(INSTRUCTION): Give back, unchanged, the line with "GLASS_INSET = 0.15", the line with "point = shown.matrix_world", and every line between them, and no other line.

(ENTRIES SUPPLIED):
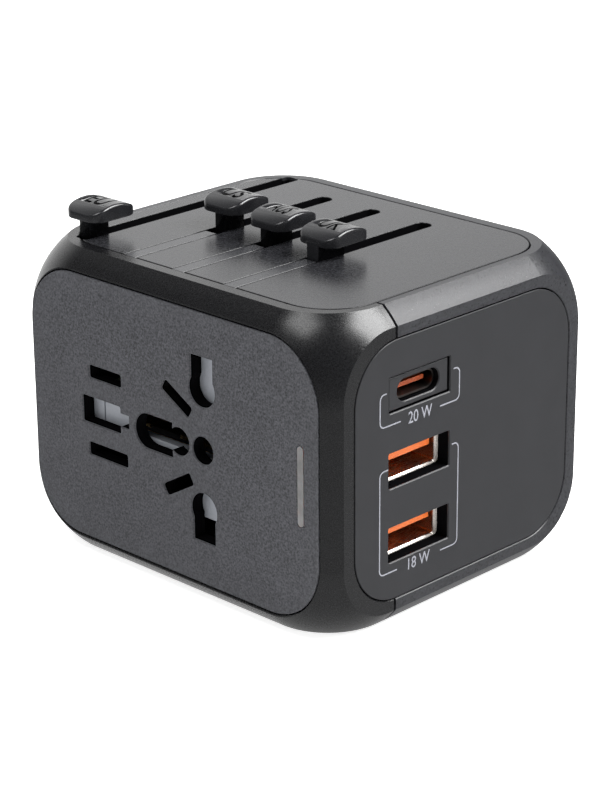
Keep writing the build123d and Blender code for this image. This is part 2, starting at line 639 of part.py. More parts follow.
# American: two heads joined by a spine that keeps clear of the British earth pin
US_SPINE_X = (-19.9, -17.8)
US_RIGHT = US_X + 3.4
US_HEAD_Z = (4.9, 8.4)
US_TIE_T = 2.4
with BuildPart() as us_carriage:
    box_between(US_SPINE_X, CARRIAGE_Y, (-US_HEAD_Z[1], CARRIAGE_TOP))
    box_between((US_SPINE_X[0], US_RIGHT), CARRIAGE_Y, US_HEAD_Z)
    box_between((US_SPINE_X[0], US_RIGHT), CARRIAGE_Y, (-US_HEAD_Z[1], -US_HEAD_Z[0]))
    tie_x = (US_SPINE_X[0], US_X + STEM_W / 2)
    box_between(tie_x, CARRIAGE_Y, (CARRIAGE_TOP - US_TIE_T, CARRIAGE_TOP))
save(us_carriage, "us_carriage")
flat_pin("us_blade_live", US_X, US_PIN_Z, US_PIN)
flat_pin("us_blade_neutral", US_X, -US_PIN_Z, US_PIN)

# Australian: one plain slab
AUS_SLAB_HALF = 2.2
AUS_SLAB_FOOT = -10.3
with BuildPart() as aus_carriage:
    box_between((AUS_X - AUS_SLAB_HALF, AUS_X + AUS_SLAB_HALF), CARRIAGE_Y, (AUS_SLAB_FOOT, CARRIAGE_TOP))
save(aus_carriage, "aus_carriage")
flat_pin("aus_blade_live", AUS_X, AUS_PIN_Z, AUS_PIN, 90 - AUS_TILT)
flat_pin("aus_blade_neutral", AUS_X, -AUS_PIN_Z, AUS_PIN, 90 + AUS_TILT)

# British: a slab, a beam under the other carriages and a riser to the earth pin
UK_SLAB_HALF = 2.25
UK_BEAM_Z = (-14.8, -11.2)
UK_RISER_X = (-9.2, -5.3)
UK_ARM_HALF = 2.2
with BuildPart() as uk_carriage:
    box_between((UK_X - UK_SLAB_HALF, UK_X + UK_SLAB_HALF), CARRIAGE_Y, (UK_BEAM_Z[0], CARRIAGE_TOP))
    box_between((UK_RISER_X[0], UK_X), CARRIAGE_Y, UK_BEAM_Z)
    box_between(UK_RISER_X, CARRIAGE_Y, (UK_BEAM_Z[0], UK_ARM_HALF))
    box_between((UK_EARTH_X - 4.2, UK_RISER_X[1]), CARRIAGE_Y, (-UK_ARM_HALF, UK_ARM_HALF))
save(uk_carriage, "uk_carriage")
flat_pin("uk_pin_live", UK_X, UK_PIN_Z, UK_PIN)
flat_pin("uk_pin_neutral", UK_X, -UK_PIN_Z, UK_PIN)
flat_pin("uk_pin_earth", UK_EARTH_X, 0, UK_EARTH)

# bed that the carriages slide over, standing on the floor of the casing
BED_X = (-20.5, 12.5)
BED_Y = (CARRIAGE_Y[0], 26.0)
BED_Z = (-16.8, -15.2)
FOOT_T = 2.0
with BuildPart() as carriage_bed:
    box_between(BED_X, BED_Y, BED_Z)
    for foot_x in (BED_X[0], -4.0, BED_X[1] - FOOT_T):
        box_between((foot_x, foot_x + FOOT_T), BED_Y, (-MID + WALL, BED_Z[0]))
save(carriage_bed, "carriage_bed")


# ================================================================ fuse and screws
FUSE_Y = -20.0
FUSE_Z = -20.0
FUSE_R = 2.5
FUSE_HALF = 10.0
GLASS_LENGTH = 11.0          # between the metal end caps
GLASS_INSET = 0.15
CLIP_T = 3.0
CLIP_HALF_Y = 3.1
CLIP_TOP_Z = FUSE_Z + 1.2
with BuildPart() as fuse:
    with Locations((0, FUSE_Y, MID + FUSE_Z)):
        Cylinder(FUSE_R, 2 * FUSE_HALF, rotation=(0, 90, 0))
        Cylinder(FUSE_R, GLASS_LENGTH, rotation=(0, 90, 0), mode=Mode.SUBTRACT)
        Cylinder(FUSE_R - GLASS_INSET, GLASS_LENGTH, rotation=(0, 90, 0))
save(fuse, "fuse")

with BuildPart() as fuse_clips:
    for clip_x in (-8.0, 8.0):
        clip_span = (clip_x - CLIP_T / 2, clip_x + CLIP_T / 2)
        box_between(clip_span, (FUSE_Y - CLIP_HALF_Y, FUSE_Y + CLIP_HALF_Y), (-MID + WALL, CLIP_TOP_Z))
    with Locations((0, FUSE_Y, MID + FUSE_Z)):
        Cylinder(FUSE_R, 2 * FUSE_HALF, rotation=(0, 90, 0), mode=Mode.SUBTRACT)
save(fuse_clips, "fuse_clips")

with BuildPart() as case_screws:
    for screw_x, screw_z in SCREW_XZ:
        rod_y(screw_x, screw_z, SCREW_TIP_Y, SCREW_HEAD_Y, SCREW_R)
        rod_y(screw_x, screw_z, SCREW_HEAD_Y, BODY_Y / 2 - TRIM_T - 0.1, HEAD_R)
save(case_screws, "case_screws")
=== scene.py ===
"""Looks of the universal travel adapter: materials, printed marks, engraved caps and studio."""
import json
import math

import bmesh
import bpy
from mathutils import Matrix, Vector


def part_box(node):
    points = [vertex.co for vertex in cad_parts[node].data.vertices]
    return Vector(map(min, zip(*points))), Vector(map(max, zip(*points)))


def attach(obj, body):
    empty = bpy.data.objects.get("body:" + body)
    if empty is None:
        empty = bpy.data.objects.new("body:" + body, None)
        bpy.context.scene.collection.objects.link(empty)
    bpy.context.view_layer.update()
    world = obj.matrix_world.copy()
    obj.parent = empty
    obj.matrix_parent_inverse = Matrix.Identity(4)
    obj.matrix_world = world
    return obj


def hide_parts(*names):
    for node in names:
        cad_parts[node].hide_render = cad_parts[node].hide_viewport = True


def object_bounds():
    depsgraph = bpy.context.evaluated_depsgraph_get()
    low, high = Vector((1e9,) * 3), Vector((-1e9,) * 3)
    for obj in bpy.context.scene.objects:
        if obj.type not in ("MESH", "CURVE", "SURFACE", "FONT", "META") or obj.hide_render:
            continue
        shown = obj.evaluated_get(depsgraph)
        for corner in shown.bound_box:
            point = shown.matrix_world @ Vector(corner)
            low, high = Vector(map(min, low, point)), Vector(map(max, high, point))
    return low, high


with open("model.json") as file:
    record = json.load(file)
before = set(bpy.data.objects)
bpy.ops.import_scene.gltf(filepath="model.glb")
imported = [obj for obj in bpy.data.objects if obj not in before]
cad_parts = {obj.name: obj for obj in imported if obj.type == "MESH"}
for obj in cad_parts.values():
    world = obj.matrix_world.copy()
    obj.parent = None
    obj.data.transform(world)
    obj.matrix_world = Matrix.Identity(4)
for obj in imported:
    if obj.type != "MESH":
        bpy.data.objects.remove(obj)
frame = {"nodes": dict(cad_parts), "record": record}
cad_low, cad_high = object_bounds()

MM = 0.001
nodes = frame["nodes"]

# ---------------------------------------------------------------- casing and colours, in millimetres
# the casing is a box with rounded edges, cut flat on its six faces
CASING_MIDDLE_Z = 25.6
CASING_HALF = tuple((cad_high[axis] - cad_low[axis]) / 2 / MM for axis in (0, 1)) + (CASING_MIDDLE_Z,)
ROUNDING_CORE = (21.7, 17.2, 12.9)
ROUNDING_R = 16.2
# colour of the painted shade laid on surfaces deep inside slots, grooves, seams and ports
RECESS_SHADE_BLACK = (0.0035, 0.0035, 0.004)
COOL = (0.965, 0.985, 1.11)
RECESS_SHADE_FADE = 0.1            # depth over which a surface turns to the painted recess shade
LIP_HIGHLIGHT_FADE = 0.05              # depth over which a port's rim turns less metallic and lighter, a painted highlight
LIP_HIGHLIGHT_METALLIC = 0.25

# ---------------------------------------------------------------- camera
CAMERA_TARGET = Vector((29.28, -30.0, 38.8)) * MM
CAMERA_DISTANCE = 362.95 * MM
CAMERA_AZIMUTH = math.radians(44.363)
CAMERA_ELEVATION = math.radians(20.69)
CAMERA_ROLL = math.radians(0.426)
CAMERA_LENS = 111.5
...
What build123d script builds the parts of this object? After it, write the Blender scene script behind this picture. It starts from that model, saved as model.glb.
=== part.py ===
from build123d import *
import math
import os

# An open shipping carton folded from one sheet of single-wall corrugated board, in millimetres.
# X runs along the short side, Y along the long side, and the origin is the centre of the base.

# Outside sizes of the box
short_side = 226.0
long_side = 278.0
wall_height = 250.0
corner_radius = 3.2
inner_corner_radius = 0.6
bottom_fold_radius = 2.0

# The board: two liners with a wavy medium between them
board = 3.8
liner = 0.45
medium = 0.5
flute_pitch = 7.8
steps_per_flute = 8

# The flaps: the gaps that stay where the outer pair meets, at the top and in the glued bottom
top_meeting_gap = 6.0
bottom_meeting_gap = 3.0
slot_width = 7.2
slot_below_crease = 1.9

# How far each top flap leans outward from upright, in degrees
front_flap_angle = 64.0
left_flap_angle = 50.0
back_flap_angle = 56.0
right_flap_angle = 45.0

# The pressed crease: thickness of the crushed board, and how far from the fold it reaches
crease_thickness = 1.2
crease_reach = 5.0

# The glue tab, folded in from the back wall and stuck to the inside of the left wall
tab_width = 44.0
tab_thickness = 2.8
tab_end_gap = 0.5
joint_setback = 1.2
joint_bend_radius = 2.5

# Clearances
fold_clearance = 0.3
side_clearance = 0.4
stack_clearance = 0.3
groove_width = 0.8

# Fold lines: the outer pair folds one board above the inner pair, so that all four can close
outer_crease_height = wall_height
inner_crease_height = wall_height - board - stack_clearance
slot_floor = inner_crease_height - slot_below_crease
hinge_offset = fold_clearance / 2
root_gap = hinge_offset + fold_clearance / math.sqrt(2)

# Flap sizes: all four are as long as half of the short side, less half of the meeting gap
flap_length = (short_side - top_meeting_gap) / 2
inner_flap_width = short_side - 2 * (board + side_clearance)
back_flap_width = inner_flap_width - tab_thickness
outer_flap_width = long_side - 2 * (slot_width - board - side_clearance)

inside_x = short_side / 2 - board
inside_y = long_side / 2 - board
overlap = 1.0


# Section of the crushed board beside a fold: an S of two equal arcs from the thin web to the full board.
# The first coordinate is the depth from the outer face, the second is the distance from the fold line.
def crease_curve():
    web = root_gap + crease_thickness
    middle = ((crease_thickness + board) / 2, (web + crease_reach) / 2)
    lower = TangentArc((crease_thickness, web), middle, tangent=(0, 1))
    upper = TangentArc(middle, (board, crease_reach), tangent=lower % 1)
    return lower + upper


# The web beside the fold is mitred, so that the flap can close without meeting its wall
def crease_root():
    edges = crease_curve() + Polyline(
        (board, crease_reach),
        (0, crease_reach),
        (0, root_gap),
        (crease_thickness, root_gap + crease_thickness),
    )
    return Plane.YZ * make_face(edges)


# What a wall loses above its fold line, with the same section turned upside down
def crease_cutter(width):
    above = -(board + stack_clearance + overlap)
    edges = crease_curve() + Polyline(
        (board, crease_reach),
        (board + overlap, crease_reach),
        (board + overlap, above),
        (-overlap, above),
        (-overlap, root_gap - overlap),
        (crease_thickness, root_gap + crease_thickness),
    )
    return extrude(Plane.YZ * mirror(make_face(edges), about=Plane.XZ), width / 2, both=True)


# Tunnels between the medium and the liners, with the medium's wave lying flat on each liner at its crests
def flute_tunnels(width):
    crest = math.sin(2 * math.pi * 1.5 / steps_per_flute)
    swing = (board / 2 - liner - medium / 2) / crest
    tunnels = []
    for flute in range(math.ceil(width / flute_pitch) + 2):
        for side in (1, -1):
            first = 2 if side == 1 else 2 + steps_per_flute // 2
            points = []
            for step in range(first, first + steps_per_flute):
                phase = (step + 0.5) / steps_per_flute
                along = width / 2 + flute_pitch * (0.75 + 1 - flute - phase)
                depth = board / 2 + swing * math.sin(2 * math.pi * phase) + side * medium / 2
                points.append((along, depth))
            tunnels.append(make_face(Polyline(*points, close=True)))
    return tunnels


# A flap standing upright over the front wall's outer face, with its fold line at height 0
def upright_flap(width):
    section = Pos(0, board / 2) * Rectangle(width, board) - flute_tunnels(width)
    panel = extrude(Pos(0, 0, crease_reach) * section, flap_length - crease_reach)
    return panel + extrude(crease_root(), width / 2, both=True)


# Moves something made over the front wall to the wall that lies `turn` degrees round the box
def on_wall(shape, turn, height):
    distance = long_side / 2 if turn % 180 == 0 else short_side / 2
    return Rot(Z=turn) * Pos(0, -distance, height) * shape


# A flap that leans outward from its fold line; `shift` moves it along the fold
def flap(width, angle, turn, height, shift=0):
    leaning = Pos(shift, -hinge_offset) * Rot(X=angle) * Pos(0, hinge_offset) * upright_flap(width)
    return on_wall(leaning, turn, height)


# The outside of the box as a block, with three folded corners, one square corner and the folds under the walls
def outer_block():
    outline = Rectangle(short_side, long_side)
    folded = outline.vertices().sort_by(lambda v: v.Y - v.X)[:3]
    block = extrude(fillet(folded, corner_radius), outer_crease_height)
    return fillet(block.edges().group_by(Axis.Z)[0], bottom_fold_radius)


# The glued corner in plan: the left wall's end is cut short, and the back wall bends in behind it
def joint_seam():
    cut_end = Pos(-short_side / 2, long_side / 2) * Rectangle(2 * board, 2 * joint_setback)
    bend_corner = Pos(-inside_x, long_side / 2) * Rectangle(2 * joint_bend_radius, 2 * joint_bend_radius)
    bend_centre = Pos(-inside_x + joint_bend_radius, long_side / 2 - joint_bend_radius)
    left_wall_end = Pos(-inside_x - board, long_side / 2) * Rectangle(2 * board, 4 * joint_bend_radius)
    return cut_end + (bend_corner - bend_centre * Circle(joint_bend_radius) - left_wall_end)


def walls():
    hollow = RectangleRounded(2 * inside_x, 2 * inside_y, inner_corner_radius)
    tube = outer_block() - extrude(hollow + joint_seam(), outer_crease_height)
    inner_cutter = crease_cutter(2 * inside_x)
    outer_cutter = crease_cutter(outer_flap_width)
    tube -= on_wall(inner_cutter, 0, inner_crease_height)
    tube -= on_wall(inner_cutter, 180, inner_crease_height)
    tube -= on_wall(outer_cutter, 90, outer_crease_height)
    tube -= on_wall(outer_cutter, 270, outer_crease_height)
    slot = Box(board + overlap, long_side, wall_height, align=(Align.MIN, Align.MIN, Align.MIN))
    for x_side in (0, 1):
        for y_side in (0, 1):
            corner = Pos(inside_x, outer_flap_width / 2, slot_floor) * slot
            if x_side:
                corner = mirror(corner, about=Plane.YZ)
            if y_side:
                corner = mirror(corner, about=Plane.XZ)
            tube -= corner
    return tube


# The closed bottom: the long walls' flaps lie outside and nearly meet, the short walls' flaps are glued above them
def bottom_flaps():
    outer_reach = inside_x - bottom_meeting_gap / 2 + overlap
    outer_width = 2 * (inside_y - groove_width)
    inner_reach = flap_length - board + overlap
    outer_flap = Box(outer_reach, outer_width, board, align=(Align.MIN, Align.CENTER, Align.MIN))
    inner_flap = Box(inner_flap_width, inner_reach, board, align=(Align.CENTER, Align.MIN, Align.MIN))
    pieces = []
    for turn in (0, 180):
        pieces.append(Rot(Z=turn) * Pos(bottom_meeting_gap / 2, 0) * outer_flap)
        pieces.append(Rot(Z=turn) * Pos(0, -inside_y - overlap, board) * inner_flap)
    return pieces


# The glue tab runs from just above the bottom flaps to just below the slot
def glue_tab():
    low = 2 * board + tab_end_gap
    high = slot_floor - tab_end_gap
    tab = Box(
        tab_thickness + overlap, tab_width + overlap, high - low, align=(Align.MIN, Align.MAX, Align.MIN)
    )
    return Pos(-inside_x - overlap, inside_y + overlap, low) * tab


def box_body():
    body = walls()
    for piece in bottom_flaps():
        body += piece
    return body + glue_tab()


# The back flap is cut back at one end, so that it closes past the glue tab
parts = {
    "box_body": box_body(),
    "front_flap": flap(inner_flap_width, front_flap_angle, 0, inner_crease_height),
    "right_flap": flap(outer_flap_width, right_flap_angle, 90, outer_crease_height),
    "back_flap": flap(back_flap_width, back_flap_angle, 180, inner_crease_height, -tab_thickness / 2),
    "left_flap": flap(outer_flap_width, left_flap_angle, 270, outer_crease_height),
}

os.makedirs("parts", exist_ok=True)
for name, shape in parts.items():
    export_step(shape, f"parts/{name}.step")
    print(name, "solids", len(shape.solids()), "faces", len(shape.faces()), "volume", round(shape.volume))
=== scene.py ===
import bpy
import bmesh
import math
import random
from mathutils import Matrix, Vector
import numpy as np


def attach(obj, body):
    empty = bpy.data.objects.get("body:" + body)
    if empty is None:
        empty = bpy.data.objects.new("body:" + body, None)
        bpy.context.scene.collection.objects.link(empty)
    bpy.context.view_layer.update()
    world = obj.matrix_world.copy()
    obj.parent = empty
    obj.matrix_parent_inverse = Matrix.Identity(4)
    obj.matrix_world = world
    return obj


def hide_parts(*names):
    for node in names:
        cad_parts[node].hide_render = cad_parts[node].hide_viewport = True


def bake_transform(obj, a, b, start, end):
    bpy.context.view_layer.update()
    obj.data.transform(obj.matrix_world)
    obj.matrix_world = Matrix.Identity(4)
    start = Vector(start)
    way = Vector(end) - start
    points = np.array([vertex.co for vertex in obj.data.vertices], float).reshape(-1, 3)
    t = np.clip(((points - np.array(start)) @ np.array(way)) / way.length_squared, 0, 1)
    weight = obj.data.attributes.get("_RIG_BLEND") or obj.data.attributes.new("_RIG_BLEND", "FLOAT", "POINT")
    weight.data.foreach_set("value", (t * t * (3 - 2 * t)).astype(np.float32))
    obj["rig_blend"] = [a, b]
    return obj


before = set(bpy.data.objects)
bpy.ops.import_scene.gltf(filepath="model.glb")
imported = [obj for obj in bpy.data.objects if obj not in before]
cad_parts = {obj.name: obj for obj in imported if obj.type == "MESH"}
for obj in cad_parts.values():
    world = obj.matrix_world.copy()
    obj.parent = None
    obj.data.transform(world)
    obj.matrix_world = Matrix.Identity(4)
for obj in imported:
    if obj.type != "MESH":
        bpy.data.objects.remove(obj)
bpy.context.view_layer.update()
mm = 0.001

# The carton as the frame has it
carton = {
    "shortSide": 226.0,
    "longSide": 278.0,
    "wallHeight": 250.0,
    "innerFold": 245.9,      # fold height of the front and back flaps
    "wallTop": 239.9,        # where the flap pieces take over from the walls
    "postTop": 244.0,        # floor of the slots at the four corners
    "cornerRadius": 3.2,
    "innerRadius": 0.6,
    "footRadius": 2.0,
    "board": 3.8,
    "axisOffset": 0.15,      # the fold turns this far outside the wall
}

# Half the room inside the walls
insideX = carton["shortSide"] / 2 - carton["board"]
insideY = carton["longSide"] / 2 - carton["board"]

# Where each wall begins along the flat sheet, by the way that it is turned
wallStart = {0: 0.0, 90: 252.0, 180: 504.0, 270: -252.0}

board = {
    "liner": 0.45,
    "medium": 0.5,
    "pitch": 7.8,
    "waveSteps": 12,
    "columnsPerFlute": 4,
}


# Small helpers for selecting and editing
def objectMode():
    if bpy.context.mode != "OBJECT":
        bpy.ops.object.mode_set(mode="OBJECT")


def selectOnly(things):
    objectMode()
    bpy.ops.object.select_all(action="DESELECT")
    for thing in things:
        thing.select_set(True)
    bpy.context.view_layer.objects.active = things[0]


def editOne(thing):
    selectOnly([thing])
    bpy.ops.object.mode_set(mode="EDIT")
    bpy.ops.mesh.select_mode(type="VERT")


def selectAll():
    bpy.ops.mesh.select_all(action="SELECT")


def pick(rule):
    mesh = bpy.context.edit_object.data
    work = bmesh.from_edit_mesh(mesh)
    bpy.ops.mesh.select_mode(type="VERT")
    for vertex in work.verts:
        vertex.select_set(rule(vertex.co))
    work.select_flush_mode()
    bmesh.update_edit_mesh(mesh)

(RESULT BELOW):
GLASS_INSET = 0.15
CLIP_T = 3.0
CLIP_HALF_Y = 3.1
CLIP_TOP_Z = FUSE_Z + 1.2
with BuildPart() as fuse:
    with Locations((0, FUSE_Y, MID + FUSE_Z)):
        Cylinder(FUSE_R, 2 * FUSE_HALF, rotation=(0, 90, 0))
        Cylinder(FUSE_R, GLASS_LENGTH, rotation=(0, 90, 0), mode=Mode.SUBTRACT)
        Cylinder(FUSE_R - GLASS_INSET, GLASS_LENGTH, rotation=(0, 90, 0))
save(fuse, "fuse")

with BuildPart() as fuse_clips:
    for clip_x in (-8.0, 8.0):
        clip_span = (clip_x - CLIP_T / 2, clip_x + CLIP_T / 2)
        box_between(clip_span, (FUSE_Y - CLIP_HALF_Y, FUSE_Y + CLIP_HALF_Y), (-MID + WALL, CLIP_TOP_Z))
    with Locations((0, FUSE_Y, MID + FUSE_Z)):
        Cylinder(FUSE_R, 2 * FUSE_HALF, rotation=(0, 90, 0), mode=Mode.SUBTRACT)
save(fuse_clips, "fuse_clips")

with BuildPart() as case_screws:
    for screw_x, screw_z in SCREW_XZ:
        rod_y(screw_x, screw_z, SCREW_TIP_Y, SCREW_HEAD_Y, SCREW_R)
        rod_y(screw_x, screw_z, SCREW_HEAD_Y, BODY_Y / 2 - TRIM_T - 0.1, HEAD_R)
save(case_screws, "case_screws")
=== scene.py ===
"""Looks of the universal travel adapter: materials, printed marks, engraved caps and studio."""
import json
import math

import bmesh
import bpy
from mathutils import Matrix, Vector


def part_box(node):
    points = [vertex.co for vertex in cad_parts[node].data.vertices]
    return Vector(map(min, zip(*points))), Vector(map(max, zip(*points)))


def attach(obj, body):
    empty = bpy.data.objects.get("body:" + body)
    if empty is None:
        empty = bpy.data.objects.new("body:" + body, None)
        bpy.context.scene.collection.objects.link(empty)
    bpy.context.view_layer.update()
    world = obj.matrix_world.copy()
    obj.parent = empty
    obj.matrix_parent_inverse = Matrix.Identity(4)
    obj.matrix_world = world
    return obj


def hide_parts(*names):
    for node in names:
        cad_parts[node].hide_render = cad_parts[node].hide_viewport = True


def object_bounds():
    depsgraph = bpy.context.evaluated_depsgraph_get()
    low, high = Vector((1e9,) * 3), Vector((-1e9,) * 3)
    for obj in bpy.context.scene.objects:
        if obj.type not in ("MESH", "CURVE", "SURFACE", "FONT", "META") or obj.hide_render:
            continue
        shown = obj.evaluated_get(depsgraph)
        for corner in shown.bound_box:
            point = shown.matrix_world @ Vector(corner)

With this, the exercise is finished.